Весной 1895 года она предприняла с ней путешествие в Петербург, а затем в Вену. Познакомила Фриду со своим братом Евгением, на тот момент уже смертельно больным, рассказав ей, как он по просьбе матери хотел вытащить ее из "аферы" с Ницше. Вена нравилась Лу, она писала: "Если сравнивать атмосферы различных крупных городов, то можно сказать, что в Вене как нигде сочеталась жизнь духовная с эротизмом". Кроме того, Вена была гораздо толерантнее Берлина, который тут называли "гнездом разбойников". Ее внимание привлек здесь Артур Шницлер, — как писала о нем критика, будущий австрийский Ибсен. Чернобородый элегантный врач и известный уже литератор по-своему очаровал Лу. Но она была "отведена" от него "магией" вскоре появившегося Рильке, о чем наш рассказ пойдет дальше. И все же, при всей любви Саломе к новым творческим встречам, ее вновь тянет в тишину творческой кельи. "Все выглядит так, словно мне хочется остаться, но приходит такой час, когда я должна уйти прочь". Уходы и возвращения были желанны для нее — стремление к общности и к обособленности были естественны как вдох и выдох. По возвращении домой, в Берлин, она издали увидела Андреаса, стоящего под фонарем со своей любимой собачкой Лотхен, которая ее шумно приветствовала. "Этой ночью дома мы долго не спали".
Подводя черту ее упрямых поисков и вечных возвращений, мне кажется, смысл этих блужданий, их движущий мотив можно отчасти угадать благодаря ее маленькому стихотворению, предпосланному в качестве эпиграфа книге "Моя жизнь":
Жизнь в глубине себя — поэзия.
Безумны мы, тратящие ее изо дня в день,
От этапа к этапу.
Впрочем, в своем неосязаемом единстве
Она живет, она творит для нас поэзию.
Как же далеки мы от древней заповеди:
"Преврати свою жизнь в творение искусства".
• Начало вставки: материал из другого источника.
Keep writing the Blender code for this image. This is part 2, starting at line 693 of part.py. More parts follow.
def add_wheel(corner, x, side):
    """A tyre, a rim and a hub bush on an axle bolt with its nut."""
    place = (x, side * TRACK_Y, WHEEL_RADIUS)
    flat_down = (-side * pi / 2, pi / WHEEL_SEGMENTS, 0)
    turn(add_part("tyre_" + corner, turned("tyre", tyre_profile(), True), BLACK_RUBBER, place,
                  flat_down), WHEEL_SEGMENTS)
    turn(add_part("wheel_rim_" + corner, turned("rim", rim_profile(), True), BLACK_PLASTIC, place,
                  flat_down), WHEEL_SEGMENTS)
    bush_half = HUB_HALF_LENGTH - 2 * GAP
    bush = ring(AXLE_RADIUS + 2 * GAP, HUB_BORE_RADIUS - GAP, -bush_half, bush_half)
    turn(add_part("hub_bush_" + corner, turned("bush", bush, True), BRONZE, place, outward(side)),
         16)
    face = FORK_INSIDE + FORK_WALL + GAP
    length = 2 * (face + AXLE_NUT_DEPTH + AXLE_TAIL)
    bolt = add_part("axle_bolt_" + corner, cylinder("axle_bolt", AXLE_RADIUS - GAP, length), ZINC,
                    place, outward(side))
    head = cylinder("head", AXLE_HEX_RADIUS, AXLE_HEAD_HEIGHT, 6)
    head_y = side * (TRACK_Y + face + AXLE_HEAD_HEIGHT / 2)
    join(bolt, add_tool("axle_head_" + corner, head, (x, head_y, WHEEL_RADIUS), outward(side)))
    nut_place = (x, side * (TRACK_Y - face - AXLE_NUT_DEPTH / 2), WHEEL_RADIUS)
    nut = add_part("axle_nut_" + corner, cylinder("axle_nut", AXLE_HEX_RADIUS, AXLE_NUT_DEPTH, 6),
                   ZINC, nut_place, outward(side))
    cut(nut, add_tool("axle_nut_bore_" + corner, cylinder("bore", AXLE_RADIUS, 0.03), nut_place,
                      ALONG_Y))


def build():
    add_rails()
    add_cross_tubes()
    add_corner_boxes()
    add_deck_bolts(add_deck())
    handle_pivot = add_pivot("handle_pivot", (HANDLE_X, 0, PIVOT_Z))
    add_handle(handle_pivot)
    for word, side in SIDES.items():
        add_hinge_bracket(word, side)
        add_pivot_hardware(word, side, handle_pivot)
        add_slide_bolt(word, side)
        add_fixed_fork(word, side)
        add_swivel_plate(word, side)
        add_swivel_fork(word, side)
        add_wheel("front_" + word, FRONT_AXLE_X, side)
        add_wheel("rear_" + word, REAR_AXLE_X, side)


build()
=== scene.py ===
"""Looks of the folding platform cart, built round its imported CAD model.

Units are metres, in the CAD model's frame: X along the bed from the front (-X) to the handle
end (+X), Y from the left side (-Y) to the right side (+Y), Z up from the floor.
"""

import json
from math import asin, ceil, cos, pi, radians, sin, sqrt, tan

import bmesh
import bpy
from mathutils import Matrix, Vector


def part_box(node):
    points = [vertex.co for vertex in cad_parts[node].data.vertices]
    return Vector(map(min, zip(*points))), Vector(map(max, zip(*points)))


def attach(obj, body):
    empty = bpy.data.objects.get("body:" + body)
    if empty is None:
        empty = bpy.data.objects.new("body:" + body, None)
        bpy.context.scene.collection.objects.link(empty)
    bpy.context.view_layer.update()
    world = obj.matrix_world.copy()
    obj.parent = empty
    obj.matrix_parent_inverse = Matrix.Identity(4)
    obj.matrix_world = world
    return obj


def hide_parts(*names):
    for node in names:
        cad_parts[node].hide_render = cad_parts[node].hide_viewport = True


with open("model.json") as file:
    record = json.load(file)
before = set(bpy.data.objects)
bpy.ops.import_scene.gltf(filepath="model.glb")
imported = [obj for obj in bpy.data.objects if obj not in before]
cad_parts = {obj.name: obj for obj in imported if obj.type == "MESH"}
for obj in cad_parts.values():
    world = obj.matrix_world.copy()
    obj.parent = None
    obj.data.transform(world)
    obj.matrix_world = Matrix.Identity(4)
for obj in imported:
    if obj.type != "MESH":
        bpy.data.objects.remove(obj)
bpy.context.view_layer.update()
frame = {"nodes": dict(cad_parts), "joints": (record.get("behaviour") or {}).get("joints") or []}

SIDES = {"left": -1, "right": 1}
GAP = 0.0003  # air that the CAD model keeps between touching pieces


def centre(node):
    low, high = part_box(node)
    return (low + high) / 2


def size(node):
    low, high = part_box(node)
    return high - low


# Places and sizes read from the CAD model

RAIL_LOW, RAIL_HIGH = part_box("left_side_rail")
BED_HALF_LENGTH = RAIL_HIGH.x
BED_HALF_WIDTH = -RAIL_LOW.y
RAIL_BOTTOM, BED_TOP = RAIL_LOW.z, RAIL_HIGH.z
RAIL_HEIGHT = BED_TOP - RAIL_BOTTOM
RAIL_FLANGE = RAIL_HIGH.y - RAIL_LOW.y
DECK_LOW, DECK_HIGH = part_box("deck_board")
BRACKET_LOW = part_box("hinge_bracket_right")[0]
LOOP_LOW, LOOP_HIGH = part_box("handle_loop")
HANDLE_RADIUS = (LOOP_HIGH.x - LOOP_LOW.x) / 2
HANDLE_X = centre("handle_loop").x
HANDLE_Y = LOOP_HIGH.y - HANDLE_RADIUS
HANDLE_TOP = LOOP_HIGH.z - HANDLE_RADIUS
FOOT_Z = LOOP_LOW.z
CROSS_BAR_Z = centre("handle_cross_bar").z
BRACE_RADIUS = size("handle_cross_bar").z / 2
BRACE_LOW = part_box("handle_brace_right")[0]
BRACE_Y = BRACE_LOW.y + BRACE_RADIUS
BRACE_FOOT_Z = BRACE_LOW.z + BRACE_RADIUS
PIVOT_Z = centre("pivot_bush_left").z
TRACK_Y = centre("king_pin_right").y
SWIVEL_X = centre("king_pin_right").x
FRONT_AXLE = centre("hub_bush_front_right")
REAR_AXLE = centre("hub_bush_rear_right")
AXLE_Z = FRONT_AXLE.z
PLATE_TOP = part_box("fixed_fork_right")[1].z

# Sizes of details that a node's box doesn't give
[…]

Мы не стали еще собственным творением искусства.
Женщина, разбудившая колокола
И со стен монастыря на нас смотрела сама Вечность. Кресты и купола раз-учились удивляться, а большой колокол стал большим философом и замолчал… Когда мы превратимся в пыль звезд, камни Земли еще будут хранить тепло наших первых и всех последу-ющих шагов. Не умрут только слова, глухие отзвуки былых поступков, память, но когда-нибудь ночь прошлого наступит и для них… Сожми все, что случилось с нами, в маленькую точку на этом листе. И большего не надо.
И. Рокотов
Как часто близкое по духу
Рождало призрачную связь.
И в камень превращало грязь.
И краски возвращало слуху.
И музу, желчную старуху,
Рабу блаженных и калек,
На свежий вдохновляло век.
И. Лепшин
"Совершенная женщина растерзывает, когда она любит; я пока не готов отдать себя на заклание", — Фридрих Ницше.
Насколько можно считать этот афоризм постскриптумом к его отношениям с Лу Саломе? Что есть совершенство?.. И действительно ли такая женщина способна "растерзать"?
Жак Нобекур, знакомя французских читателей с феноменом Саломе и ее творческим наследием, отрекомендовал ее всей франкоязычной аудитории как "вдохновителя и палача Ницше и Рильке". Причем слово "палач" в устах Нобекура — предельно философски нагруженная метафора: безошибочно угаданное приведение в исполнение именно той казни, которую каждый сам уже выбрал для себя. Она была подобна той Судьбе из ницшевского афоризма, которая никогда не ошибется поднести к твоим устам тот сорт яда, который будет смертелен именно для тебя.
"Двух вещей ищет настоящий мужчина: опасности и игры. И потому он ищет женщину как самую опасную игрушку, — утверждал Ницше. И добавлял: — Лабиринтный человек никогда не ищет выход, но всегда Ариадну". Вольно или невольно Лу показала, что Ариадна, разыгрывающая "опасную игрушку", сама становится лабиринтом.